Aware that the news media cover state government in a plot-driven, almost cinematic fashion, Schwarzenegger tweaked the storyline this year. He cut side deals with the most powerful among them, leaving little guys -- including poor counties and towns -- to pick after the crumbs. The governor's scheme includes so much hidden borrowing, and so many short-term fixes, that it will cause future deficits to balloon, according to nonpartisan state Legislative Analyst Elizabeth Hall, who predicted "major short-term fiscal problems" for California's poorer local governments. At the same time, Arnold's deal-making narrative has clearly sold well with California voters, who support him with some of the highest poll numbers in state history.
San Francisco Assemblyman Mark Leno, who calls Schwarzenegger "masterful" in his ability to game state Democrats, suggests the storyline the governor has crafted for California is terrible in terms of governance. "It makes sense only if your only goal is to balance this year's budget and next year's budget without looking like you've raised a tax," Leno said. "If that's his sole goal, he's succeeded. But what a ridiculous goal."
Clearly, Mark Leno has never been a Hollywood sci-fi action hero. Otherwise, he'd understand the value of taking old plot devices and making them seem new, no matter how derivative they actually are. And he'd understand the cinematic possibilities of a place like Tehama County.
About halfway between San Francisco and the Oregon border there is a small, rural town known for a unique weather pattern that often makes it hotter than Death Valley in the summer, and for the cool, deep, swift, quarter-mile-wide river flowing through its center. Given this combination, city fathers and mothers years ago constructed an Olympic-sized swimming pool in a park along the river, giving kids something to do summers while keeping them out of the deadly Sacramento River. On a typical day, 300 kids from the tiny town of Red Bluff go to the pool. But when I visited my parents, who live a block away, on this Memorial Day weekend, the pool was dry, the gates locked.
"Basically, due to the state budget crisis, they kind of informed us that our portion of budget cuts was $171,000, and our city manager went to each department, saying we had to cut somewhere," says Ron Gibbs, Red Bluff's parks and recreation director. So Gibbs decided to shut the pool for the month of June. A citizens group formed to raise money to expand the hours, which has, he says, helped. The pool now is set to open in mid-June, though still sans swimming lessons and other programs.
"We're hitting local businesses and people with so many fundraisers, you can't go downtown without running into three or four banners or collection cans," Gibbs says. "Tehama County is taking quite a big hit. They're millions of dollars in debt. They're really struggling. Their offices are right across the street, so we can see it. They're closing the nursing hospital -- everybody's looking at what they can do with the least amount of repercussions. There's no easy way out."

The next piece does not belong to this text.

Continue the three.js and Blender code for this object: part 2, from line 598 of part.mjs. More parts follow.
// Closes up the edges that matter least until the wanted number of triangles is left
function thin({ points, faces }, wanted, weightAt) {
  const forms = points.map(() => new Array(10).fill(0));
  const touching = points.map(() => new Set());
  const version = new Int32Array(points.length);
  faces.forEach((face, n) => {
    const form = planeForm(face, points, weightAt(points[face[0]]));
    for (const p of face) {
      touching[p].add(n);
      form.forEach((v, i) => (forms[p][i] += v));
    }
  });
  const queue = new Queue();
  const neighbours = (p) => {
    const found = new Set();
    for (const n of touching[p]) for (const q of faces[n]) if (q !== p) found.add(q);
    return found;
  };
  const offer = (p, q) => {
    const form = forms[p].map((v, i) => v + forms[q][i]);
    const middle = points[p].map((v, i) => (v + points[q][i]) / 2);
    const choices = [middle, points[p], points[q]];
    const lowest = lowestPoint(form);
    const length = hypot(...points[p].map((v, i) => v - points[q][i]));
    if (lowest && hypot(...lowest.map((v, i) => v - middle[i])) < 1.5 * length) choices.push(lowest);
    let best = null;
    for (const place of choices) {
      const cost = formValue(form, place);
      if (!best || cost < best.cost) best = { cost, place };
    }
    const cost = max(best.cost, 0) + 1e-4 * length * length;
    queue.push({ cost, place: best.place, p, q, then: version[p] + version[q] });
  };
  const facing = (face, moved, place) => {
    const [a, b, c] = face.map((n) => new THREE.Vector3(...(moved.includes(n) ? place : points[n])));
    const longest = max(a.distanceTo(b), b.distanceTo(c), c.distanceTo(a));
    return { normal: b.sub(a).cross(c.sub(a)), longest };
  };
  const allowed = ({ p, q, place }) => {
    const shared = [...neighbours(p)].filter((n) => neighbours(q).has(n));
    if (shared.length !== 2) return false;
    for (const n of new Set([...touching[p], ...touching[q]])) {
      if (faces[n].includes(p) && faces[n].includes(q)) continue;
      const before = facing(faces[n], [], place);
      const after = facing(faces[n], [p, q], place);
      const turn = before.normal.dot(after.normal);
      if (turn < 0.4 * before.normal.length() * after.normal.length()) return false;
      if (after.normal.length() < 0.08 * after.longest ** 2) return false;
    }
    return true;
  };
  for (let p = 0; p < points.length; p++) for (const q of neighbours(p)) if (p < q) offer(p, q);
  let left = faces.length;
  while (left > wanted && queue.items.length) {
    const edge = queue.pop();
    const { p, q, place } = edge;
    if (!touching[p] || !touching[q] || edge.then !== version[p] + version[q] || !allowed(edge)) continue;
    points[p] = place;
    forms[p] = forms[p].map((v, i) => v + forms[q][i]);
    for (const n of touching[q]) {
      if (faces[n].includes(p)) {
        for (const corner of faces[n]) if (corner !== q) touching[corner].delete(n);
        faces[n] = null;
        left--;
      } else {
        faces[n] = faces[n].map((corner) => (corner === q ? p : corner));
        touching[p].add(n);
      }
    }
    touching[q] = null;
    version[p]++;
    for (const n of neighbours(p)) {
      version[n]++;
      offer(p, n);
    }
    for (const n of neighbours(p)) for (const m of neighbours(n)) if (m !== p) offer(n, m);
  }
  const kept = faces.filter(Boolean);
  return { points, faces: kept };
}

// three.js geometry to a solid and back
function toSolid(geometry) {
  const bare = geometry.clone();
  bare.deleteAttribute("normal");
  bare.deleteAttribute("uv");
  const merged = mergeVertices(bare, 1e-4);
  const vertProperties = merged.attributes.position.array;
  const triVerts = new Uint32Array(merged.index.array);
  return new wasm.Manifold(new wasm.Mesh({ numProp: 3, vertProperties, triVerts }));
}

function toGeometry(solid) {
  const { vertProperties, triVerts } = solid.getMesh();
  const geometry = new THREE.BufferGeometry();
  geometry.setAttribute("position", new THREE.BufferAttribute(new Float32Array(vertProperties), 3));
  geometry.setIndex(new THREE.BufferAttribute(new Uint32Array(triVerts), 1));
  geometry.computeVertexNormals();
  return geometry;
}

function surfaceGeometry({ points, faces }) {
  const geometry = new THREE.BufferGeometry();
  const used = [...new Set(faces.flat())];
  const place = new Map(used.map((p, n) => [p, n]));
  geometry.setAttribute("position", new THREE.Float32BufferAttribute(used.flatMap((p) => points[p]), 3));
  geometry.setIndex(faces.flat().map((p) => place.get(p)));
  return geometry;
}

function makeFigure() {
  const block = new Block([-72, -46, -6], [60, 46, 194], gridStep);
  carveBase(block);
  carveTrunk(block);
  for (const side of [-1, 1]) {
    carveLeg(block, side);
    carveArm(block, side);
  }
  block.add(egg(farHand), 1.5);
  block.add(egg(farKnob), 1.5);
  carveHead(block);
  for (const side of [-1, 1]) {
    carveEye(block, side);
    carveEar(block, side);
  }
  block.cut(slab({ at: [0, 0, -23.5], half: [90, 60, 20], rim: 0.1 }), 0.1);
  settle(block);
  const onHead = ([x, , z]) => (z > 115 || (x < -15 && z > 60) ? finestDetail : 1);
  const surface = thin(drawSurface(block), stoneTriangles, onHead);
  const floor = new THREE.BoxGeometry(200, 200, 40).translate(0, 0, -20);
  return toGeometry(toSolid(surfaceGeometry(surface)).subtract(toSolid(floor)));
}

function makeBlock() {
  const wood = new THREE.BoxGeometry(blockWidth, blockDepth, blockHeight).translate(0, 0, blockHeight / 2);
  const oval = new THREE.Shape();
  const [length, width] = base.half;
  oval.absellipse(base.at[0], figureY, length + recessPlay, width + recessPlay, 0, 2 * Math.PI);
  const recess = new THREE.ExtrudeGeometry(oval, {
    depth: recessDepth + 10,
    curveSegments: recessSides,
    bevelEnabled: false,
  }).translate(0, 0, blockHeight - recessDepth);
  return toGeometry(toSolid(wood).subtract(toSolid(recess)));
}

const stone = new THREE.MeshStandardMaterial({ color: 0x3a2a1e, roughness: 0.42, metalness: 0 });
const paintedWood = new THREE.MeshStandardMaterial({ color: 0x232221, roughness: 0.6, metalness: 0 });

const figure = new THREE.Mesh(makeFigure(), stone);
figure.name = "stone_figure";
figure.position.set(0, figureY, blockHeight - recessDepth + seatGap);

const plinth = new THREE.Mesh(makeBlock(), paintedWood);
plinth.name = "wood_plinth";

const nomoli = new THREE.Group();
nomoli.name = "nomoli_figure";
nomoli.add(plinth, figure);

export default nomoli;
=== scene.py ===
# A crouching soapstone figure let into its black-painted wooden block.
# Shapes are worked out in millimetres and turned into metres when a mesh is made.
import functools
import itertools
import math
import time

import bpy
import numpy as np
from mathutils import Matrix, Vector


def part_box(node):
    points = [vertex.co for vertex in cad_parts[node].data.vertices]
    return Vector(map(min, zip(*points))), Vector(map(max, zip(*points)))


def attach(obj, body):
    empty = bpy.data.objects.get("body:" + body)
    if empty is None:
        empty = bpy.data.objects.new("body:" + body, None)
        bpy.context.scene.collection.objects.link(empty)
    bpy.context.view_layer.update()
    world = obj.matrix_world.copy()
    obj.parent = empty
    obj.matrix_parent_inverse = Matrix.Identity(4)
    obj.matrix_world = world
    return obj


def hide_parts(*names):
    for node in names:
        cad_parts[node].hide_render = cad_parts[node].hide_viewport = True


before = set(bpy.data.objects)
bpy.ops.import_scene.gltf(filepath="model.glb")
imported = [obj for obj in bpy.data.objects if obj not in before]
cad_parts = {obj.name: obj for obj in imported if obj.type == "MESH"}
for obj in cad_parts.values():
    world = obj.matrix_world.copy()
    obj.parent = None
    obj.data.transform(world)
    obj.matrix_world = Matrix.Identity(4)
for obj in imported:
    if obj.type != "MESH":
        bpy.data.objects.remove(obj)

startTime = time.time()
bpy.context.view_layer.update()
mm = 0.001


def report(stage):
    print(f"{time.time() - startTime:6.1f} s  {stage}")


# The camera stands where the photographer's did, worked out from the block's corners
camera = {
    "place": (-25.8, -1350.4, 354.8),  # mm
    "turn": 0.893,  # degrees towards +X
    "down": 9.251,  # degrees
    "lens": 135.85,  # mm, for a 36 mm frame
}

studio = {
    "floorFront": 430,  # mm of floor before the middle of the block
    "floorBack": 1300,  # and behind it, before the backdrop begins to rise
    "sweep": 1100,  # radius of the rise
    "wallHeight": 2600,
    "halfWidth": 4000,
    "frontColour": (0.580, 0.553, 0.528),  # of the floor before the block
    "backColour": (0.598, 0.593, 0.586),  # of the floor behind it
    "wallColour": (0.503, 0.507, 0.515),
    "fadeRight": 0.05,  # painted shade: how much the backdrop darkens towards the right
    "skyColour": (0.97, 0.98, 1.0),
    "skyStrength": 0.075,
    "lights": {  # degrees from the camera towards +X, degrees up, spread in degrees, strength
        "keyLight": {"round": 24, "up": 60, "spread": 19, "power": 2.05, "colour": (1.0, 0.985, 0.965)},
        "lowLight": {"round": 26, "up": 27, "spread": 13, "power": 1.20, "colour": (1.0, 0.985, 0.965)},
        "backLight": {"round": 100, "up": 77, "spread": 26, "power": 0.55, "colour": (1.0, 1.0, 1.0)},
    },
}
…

This is where Gibbs and other naysayers have it all wrong. With the pool closed, disenfranchised youth will start roaming Tehama County. Perhaps some of their drowned bodies might be found washed up along the shore. In Trinity County, just to the north, where the sheriff has said deputies won't answer calls, citizens might take the law into their own hands. Vigilantes could start patrolling the streets, guided by passion, untroubled by fear. Through the haze a figure -- clothed in black leather, face hatched with scars -- could emerge. He'd be a dangerous, serious figure, but deep in his soul kindness would wait to be awakened; enemies would be available to kill; humankind would exist, just to be saved. Behold the small-town terminator.